Failure Analysis of ±45° Off-Axis Woven Fabric Composite Specimens

The purpose of this research is to evaluate the mechanical response of eight harness satin woven graphite/polyimide composite specimens using the ±45° test. A series of tensile tests have been conducted at room temperature to evaluate the effect of specimen width as well as monotonic, progressive, and multiple loadings on the response of the composite specimens. Acoustic emission techniques have been employed to monitor damage initiation and progression in the specimens at different stages of loading. In addition, nonlinear finite element computations have been conducted to determine stress distributions in the ±45° fabric specimens.
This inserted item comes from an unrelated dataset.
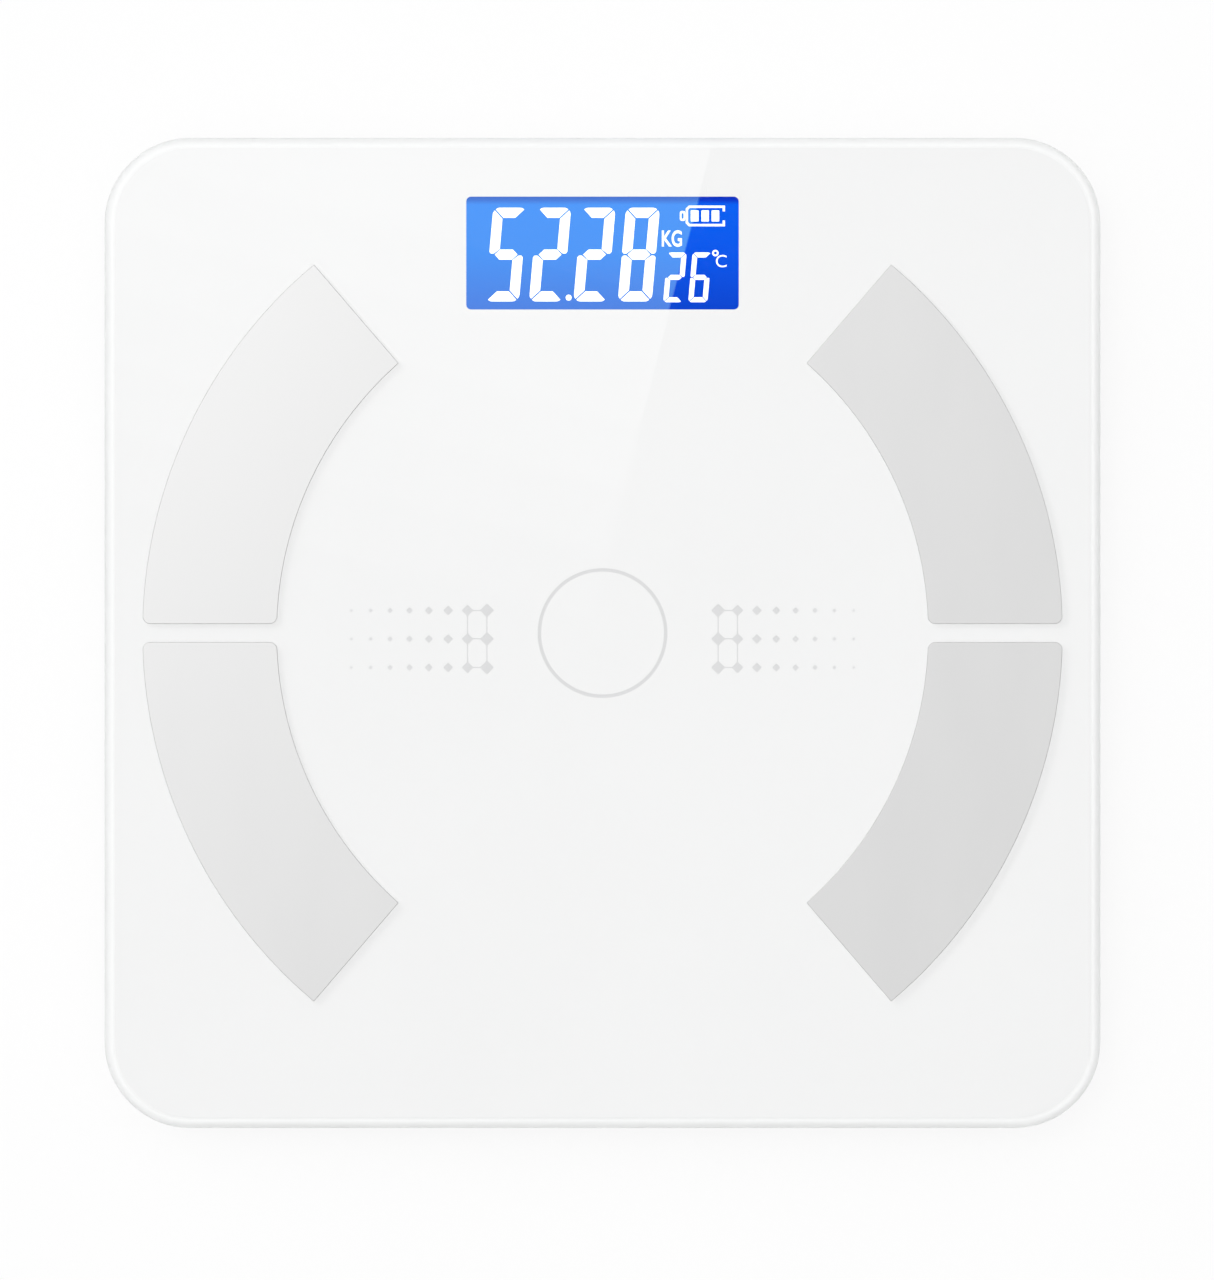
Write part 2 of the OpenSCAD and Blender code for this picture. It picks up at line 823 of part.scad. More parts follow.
// Disc with a rim, a post that bears on the tongue, and hooks that hold it in its bracket
module foot() {
    edge = 0.8;
    post_slot = 0.8;
    color("white") {
        difference() {
            union() {
                rotate_extrude()
                    polygon([
                        [0, foot_z],
                        [foot_r - edge, foot_z],
                        [foot_r, foot_z + edge],
                        [foot_r, foot_rim_top],
                        [foot_r - foot_rim_t, foot_rim_top],
                        [foot_r - foot_rim_t, foot_z + foot_disc_t],
                        [0, foot_z + foot_disc_t],
                    ]);
                disc(post_r, foot_z + foot_disc_t - 0.2, cell_z);
            }
            disc(rubber_r + fit_gap / 2, foot_z - PAST, rubber_t);
            disc(post_r - 1.6, foot_z + foot_disc_t, cell_z - 1.2 - post_slot);
        }
        for (k = [0:hook_count - 1])
            rotate(360 / hook_count * k + 76)
                rotate_extrude(angle = 28)
                    polygon([
                        [hook_r - hook_t, foot_z + foot_disc_t - 0.2],
                        [hook_r, foot_z + foot_disc_t - 0.2],
                        [hook_r, bracket_z + lip_t + 0.35],
                        [hook_r + hook_barb, bracket_z + lip_t + 0.35],
                        [hook_r, bracket_z + lip_t + 1.3],
                        [hook_r - hook_t, bracket_z + lip_t + 1.3],
                    ]);
    }
}

// Rubber disc with ring grooves that grip the floor
module foot_pad() {
    color("dimgray")
        difference() {
            disc(rubber_r, 0, rubber_t);
            for (r = [6:4:rubber_r - 2])
                difference() {
                    disc(r + 0.6, -PAST, 0.5);
                    disc(r - 0.6, -2 * PAST, PAST);
                }
        }
}

// Three wires from a load cell to its connector, for the toe right or heel right corner
module load_cell_lead(corner) {
    route = corner.y > 0 ? TOE_ROUTE : HEEL_ROUTE;
    color("firebrick")
        mirror([corner.x < 0 ? 1 : 0, 0, 0])
            for (k = [-1:1])
                bar_along(rounded(beside(route, k * wire_pitch)), wire_d / 2);
}

// ---- Display, drawn where it lies ----

// Box with round upright edges, centred left to right, between two Y and two Z values
module upright_block(w, y0, y1, z0, z1, r = 0.5) {
    translate([0, (y0 + y1) / 2, z0])
        linear_extrude(z1 - z0)
            rounded_rect(w, y1 - y0, r);
}

// Two bonded sheets of glass; the lower one's ledge carries the contacts
module display_cell() {
    color("midnightblue") {
        upright_block(cell_glass_w, cell_heel_y, cell_toe_y, cell_glass_z,
                      cell_glass_z + cell_glass_t / 2, 0.2);
        upright_block(cell_glass_w, cell_heel_y, cell_toe_y, cell_glass_z + cell_glass_t / 2,
                      base_top, 0.2);
    }
}

module light_guide() {
    color("lightblue")
        box([guide_left_x, guide_heel_y, guide_z], [-guide_left_x, cell_toe_y - 0.2, cell_glass_z]);
}

// Side-lit lamps between the frame's wall and the light guide
module display_lamps() {
    color("ivory")
        for (y = [-9, 0, 9])
            translate([guide_left_x - lamp_t, window_y + y - 1.6, guide_z])
                cube([lamp_t, 3.2, 2.2]);
}

// Tray on the board that holds the cell, the light guide and the contact strip
module display_frame() {
    color("whitesmoke")
        difference() {
            upright_block(frame_w, frame_heel_y, frame_toe_y, frame_z, base_top - 0.05);
            box(
                [-cell_glass_w / 2 - fit_gap, cell_heel_y - fit_gap, guide_z],
                [cell_glass_w / 2 + fit_gap, cell_toe_y + fit_gap, base_top + PAST]
            );
            box(
                [guide_left_x - 0.2, strip_y - 0.1, frame_z - PAST],
                [-guide_left_x + 0.2, strip_y + strip_d + 0.1, guide_z + PAST]
            );
        }
}

// Foam ring between the display cell and the film
module display_gasket() {
    color("dimgray")
        translate([0, 0, base_top])
            linear_extrude(tape_t)
                difference() {
                    translate([0, (cell_heel_y + cell_toe_y) / 2])
                        rounded_rect(cell_glass_w, cell_toe_y - cell_heel_y, 0.5);
                    translate([0, window_y])
                        rounded_rect(window_w + 1, window_d + 1, window_corner + 0.5);
                }
}

// Elastomer strip that joins the cell's contacts to the board
module contact_strip() {
    color("pink")
        box([guide_left_x, strip_y, frame_z], [-guide_left_x, strip_y + strip_d, cell_glass_z]);
}

// ---- Board ----

module main_board() {
    color("seagreen")
        translate([0, (board_heel_y + board_toe_y) / 2, board_z])
            linear_extrude(board_t)
                difference() {
                    rounded_rect(board_w, board_d, 1.5);
                    translate([0, -(board_heel_y + board_toe_y) / 2])
                        at_board_screws()
                            circle(screw_hole_r + 0.35);
                }
}

module board_screws() {
    color("silver")
        at_board_screws()
            translate([0, 0, frame_z])
                mirror([0, 0, 1])
                    pan_screw(frame_z - floor_top - 0.6);
}

// Square chip under the board, with legs on all four sides
module controller_chip() {
    w = 10;
    h = 1.5;
    legs = 8;
    color("dimgray")
        translate([-14, board_toe_y - 22, board_z - h - 0.1]) {
            translate([-w / 2, -w / 2, 0])
                cube([w, w, h]);
            for (a = [0:90:270], k = [0:legs - 1])
                rotate(a)
                    translate([w / 2 - 0.1, (k - (legs - 1) / 2) - 0.2, h * 0.4])
                        cube([1.4, 0.4, h * 0.6 + 0.1]);
        }
}

// Crystal, two capacitors and rows of small parts under the board
module board_parts() {
    small = [2, 1.2, 0.8];
    color("tan")
        translate([0, 0, board_z]) {
            for (x = [8, 14, 20, 26], y = [board_toe_y - 12, board_toe_y - 17, board_toe_y - 22])
                translate([x, y, -small.z])
                    cube(small);
            for (x = [-34, -27])
                translate([x, board_toe_y - 30, -3.6])
                    cylinder(r = 2, h = 3.6);
            translate([-4, board_toe_y - 20, -2.6])
                rounded_can([8, 3.4, 2.6]);
        }
}

// Low metal can with round ends
module rounded_can(size) {
    linear_extrude(size.z)
        translate([size.x / 2, size.y / 2])
            rounded_rect(size.x, size.y, size.y / 2 - 0.05);
}

module wire_connectors() {
    color("ivory")
        for (c = CONNECTORS) {
            w = c[1] * wire_pitch + 2;
            translate([c[0] - w / 2, connector_y, frame_z])
                cube([w, connector_d, connector_h]);
        }
}

// Bead on two legs that reads the room's temperature
module thermistor() {
    bead_r = 1.3;
    color("saddlebrown")
        translate([5 - board_screw_x, connector_y + 6, frame_z]) {
            translate([0, 0, 3.4])
                sphere(bead_r);
            for (x = [-0.6, 0.6])
                translate([x, 0, 0])
                    cylinder(r = 0.25, h = 3.4);
        }
}

// Square switch body under the board, bored for its plunger
module tact_switch() {
    color("darkslategray")
        translate([button_x, button_y, 0])
            difference() {
                translate([-switch_w / 2, -switch_w / 2, switch_z])
                    cube([switch_w, switch_w, switch_h]);
                disc(plunger_r + 0.1, switch_z - PAST, switch_z + 2);
            }
}

module switch_plunger() {
    color("black")
        translate([button_x, button_y, 0])
            disc(plunger_r, plunger_z, switch_z + 2 - button_travel - 0.2);
}

// Round button in the base's floor, with a flange that keeps it in and a stem to the plunger
module unit_button() {
    color("white")
        translate([button_x, button_y, 0]) {
            disc(button_r, button_face_z, button_flange_z + 0.8);
            disc(button_flange_r, button_flange_z, button_flange_z + 0.8);
            disc(plunger_r + 0.4, button_flange_z + 0.6, plunger_z);
        }
}

// ---- Battery bay ----

// One AAA cell along X, its nub towards +X, centred on its own length
module battery() {
    nub_l = 1;
    nub_r = 1.9;
    edge = 0.5;
    r = battery_d / 2;
    rotate([0, 90, 0])
        translate([0, 0, -battery_l / 2])
            rotate_extrude()
                polygon([
                    [0, 0],
                    [r - edge, 0],
                    [r, edge],
                    [r, battery_l - nub_l - edge],
                    [r - edge, battery_l - nub_l],
                    [nub_r, battery_l - nub_l],
                    [nub_r, battery_l],
                    [0, battery_l],
                ]);
}

// The cell nearer the heels: its nub is on the right
module battery_near() {
    color("steelblue")
        translate([spring_l / 2, -battery_pitch / 2, battery_axis_z])
            battery();
}

// The cell nearer the display: its nub is on the left
module battery_far() {
    color("steelblue")
        translate([-spring_l / 2, battery_pitch / 2, battery_axis_z])
            mirror([1, 0, 0])
                battery();
}

// Conical spring that stands out along +X from a contact plate's face
module contact_spring() {
    wire_r = 0.3;
    turns = 3;
    steps = 10 * turns;
    path = [for (i = [0:steps])
        let (t = i / steps, a = 360 * turns * t, r = 3.6 - 1.6 * t)
            [
                wire_r * 1.1 + (spring_l - 2.2 * wire_r) * t,
                r * cos(a),
                r * sin(a),
            ]];
    coil_along(path, wire_r);
}

// As bar_along, for a path that winds round the X axis
module coil_along(p, r, sides = 6) {
    turned = [for (q = p) [q.y, q.z, q.x]];
    multmatrix([[0, 0, 1, 0], [1, 0, 0, 0], [0, 1, 0, 0], [0, 0, 0, 1]])
        bar_along(turned, r, sides);
}

// Contact plate at height of both axes, between two Y values
module contact_plate(x, y0, y1) {
    box([x, y0, battery_z + 1], [x + contact_t, y1, bay_roof_z - 1]);
}

// Left: a spring on its own plate with a solder tab. Right: a bridge plate with the other spring
module battery_springs() {
    plate_half_w = battery_pitch / 2 - 0.8;
    near = -battery_pitch / 2;
    far = battery_pitch / 2;
    color("silver") {
        contact_plate(-bay_half_l, near - plate_half_w, near + plate_half_w);
        solder_tab(near);
        translate([-bay_half_l + contact_t, near, battery_axis_z])
            contact_spring();
        contact_plate(bay_half_l - contact_t, near - plate_half_w, far + plate_half_w);
        translate([bay_half_l - contact_t, far, battery_axis_z])
            mirror([1, 0, 0])
                contact_spring();
    }
}

// Left plate that the far cell's nub presses on
module battery_plate() {
    plate_half_w = battery_pitch / 2 - 0.8;
    far = battery_pitch / 2;
    color("silver") {
        contact_plate(-bay_half_l, far - plate_half_w, far + plate_half_w);
        solder_tab(far);
    }
}

// Tab from a left contact out through the bay's wall
module solder_tab(y) {
    box(
        [tab_end_x, y - tab_w / 2, battery_axis_z - contact_t / 2],
        [-bay_half_l + contact_t / 2, y + tab_w / 2, battery_axis_z + contact_t / 2]
    );
}

module battery_leads() {
    color("black")
        for (route = BATTERY_ROUTES)
            bar_along(rounded(route), wire_d / 2);
}

// Flush door with two tongues over the bay's lip on the heel side and a latch finger opposite
module battery_door() {
    web_t = 1.3;
    lip_gap = 0.2;
    heel = opening_y[0] + fit_gap;
    toe = opening_y[1] - fit_gap;
    half_l = opening_half_l - fit_gap;
    color("white")
        difference() {
            union() {
                box([-half_l, heel, base_gap], [half_l, toe, base_gap + door_t]);
                for (side = [-1, 1])
                    translate([side * door_tongue_x, 0, 0]) {
                        box(
                            [-door_tongue_w / 2, heel, base_gap],
                            [door_tongue_w / 2, heel + web_t, floor_top + lip_gap + 1]
                        );
                        box(
                            [-door_tongue_w / 2, opening_y[0] - tongue_l, floor_top + lip_gap],
                            [door_tongue_w / 2, heel + web_t, floor_top + lip_gap + 1]
                        );
                    }
            }
            translate([0, toe, 0])
                disc(dip_r - 2, base_gap - PAST, base_gap + dip_depth / 2);
        }
}

// ---- Drawing ----

glass_platform();
back_print();
bonding_tape();
electrode_terminals();
electrode_nuts();
electrode_leads();
base_shell();
bracket_screws();
display_cell();
light_guide();
display_lamps();
display_frame();
display_gasket();
contact_strip();
main_board();
controller_chip();
board_parts();
wire_connectors();
thermistor();
board_screws();
tact_switch();
switch_plunger();
unit_button();
battery_door();
battery_near();
battery_far();
battery_springs();
battery_plate();
battery_leads();
for (c = CORNERS) {
    to_corner(c[1]) electrode();
    to_corner(c[1]) at_foot() load_cell();
    to_corner(c[1]) at_foot() strain_gauge();
    to_corner(c[1]) at_foot() sensor_bracket();
    to_corner(c[1]) at_foot() foot();
    to_corner(c[1]) at_foot() foot_pad();
    load_cell_lead(c[1]);
}
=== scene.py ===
import math

import bmesh
import bpy
from mathutils import Matrix, Vector


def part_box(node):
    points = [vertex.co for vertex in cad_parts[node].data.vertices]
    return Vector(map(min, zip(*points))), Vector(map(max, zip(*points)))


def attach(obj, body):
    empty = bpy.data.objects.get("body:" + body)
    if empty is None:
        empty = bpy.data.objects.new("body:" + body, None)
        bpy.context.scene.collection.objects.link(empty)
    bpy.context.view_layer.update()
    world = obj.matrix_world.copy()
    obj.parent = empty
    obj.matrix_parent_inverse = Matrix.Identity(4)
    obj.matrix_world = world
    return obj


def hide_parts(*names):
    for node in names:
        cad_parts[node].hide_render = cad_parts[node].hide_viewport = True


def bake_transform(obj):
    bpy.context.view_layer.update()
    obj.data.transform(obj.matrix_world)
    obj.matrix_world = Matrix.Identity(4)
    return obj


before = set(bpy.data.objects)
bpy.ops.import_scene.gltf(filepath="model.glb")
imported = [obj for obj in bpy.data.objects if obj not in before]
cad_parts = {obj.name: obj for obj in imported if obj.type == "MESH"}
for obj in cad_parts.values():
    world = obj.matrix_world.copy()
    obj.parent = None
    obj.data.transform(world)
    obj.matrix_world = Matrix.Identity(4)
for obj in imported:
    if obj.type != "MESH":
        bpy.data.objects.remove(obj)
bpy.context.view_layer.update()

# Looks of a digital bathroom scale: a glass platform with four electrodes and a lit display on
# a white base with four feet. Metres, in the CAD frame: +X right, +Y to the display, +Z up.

MM = 0.001
CORNERS = {                     # each one's side of the middle along Y
    "toe_left": 1,
    "toe_right": 1,
    "heel_left": -1,
    "heel_right": -1,
}

FLAT_ANGLE = math.radians(0.5)  # faces that meet at less are one flat face
ROUND_ANGLE = 30                # degrees; faces that meet at less are one round face

# ---- Sizes that model.glb doesn't give ----

GLASS_CORNER = 22.4 * MM        # radius of the plate's corners
GLASS_ROUND = 2.4 * MM          # radius of its ground edge
GLASS_LIFT = 0.05 * MM          # air between the glass and what is printed behind it
INK = 0.02 * MM                 # thickness of the grey ink and of the display's characters
STUD_HOLE = 2.2 * MM            # radius
NUT_CORNERS = 6.22 * MM         # a stud's nut, across its corners and across its flats
NUT_FLATS = 5.39 * MM

RING_R = 16.5 * MM
RING_LINE = 0.9 * MM            # width of its line
DOT_COLUMNS = 8
DOT_ROWS = [5.9 * MM, -1.5 * MM, -9.0 * MM]
DOT_FIRST_X = 30.2 * MM
DOT_PITCH = 5.06 * MM
DOT_LARGEST = 1.85 * MM         # half the diagonal of a dot in the first column
DOT_SHRINK = 0.84               # each column's dots against the one before
NET_LINE = 0.3 * MM             # thin lines that join the dots of the first two columns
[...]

It has been shown that the specimen width effect is strong and should not be ignored in a failure analysis of the fabric composite using the ±45° test. The shear strength of the composite determined from the maximum loads increases substantially with the width of the specimen. It has also been shown in this research that the initiation of intralaminar damage in the graphite/polyimide composite can be monitored using acoustic emission. The initiation of interlaminar damage can be determined either from the characteristic knees on the load/displacement diagrams or from the acoustic emission data.